Coco Chanel ao lado de Winston Churchill e seu filho, Randolph Churchill, em uma caçada na França, na década de 1920 (Foto: Getty Images)

Em 1927, pouco depois de ganhar do amante uma mansão na Escócia, Chanel também recebeu emprestado do duque uma mansão em Mayfair, no coração de Londres. Lá, além de morar, abriu sua primeira boutique inglesa, atraindo clientes ricas como a Duquesa de York, Daisy Fellowes, Diana Cooper e até a viúva de sua antiga paixão, Boy Capel, Diana Wyndham.

Cada vez mais íntimos, os rumores de uma casamento entre a estilista e o duque começaram a circular na imprensa já no ano seguinte. Ainda assim, a infidelidade de Bendor irritava tanto Chanel que, quando ele a presenteou com uma joia durante uma viagem de iate (em que uma de suas amantes mais jovens também estava presente), ela derrubou propositalmente a peça no mar. O relacionamento terminou oficialmente em 1930, quando Westminster se casou com Loelia Ponsonby, depois que Chanel não conseguiu engravidar. Mesmo com o fim da liaison, ela organizou um desfile de caridade dois anos depois, em um dos apartamentos do duque na Grosvenor Square, com enorme sucesso.

Coco Chanel e o Duque de Westminster em Chester, Inglaterra, em 1924. (Foto: Getty Images)

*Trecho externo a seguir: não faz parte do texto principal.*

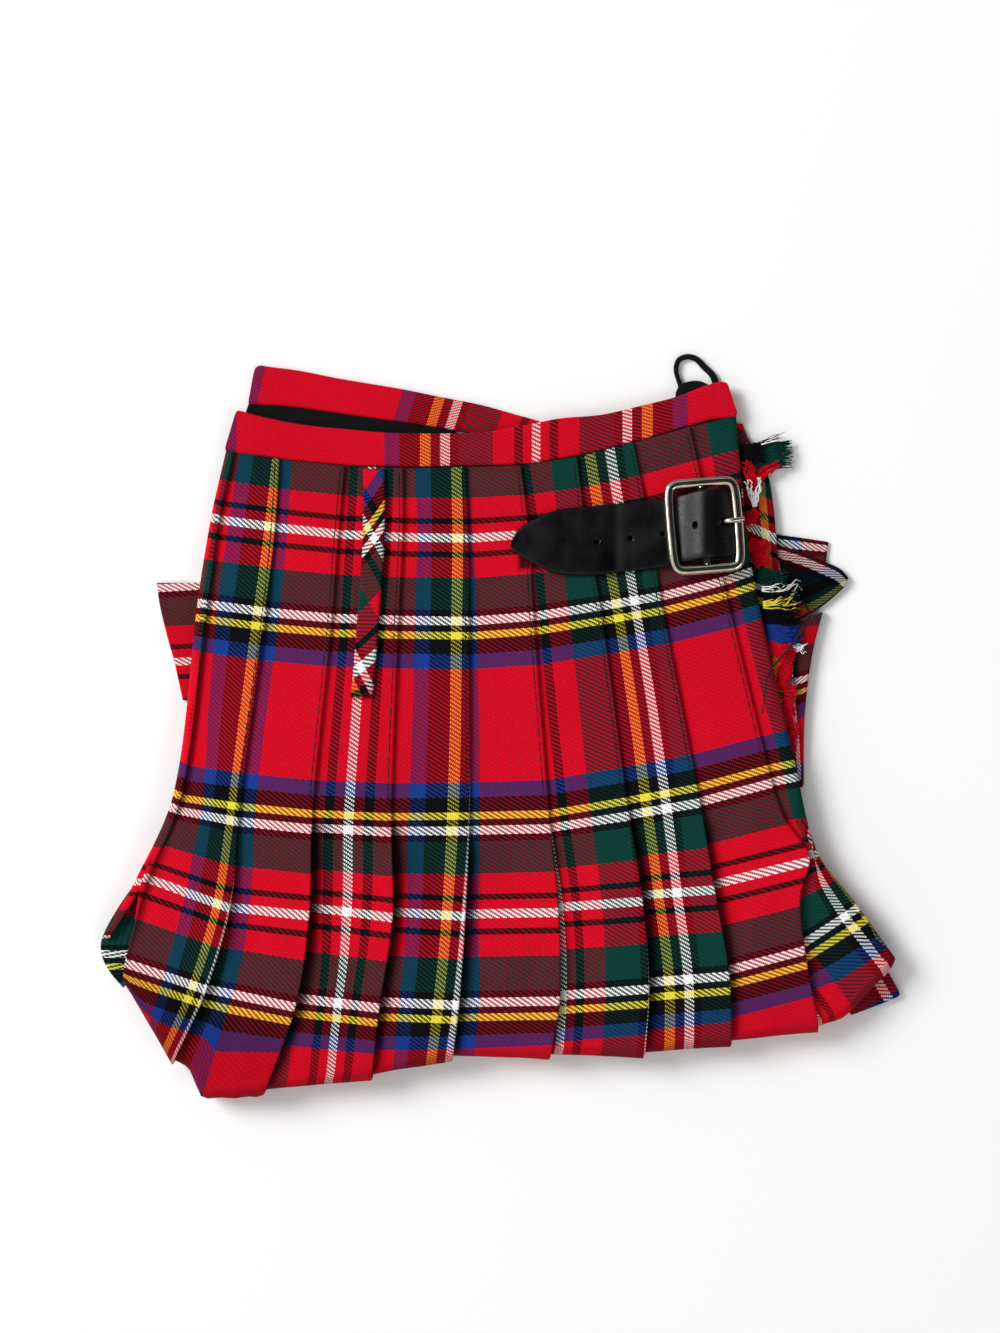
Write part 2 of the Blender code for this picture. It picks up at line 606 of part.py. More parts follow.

Em uma das histórias famosas que acompanham a biografia da designer, o embaixador britânico em Paris teria perguntado a ela o porquê de não ter se casado com o duque, recebendo como resposta: “Há muitas duquesas por aí. Mas apenas uma Coco Chanel”. Rebelde e independente, a estilista foi profundamente impactada por suas relações e conexões inglesas – e resta esperar se a atual diretora criativa da maison Chanel, Virginie Viard, olhará para o passado de amores da fundadora para se inspirar em sua coleção Métiers d’Art a ser desfilada na Inglaterra no fim do ano.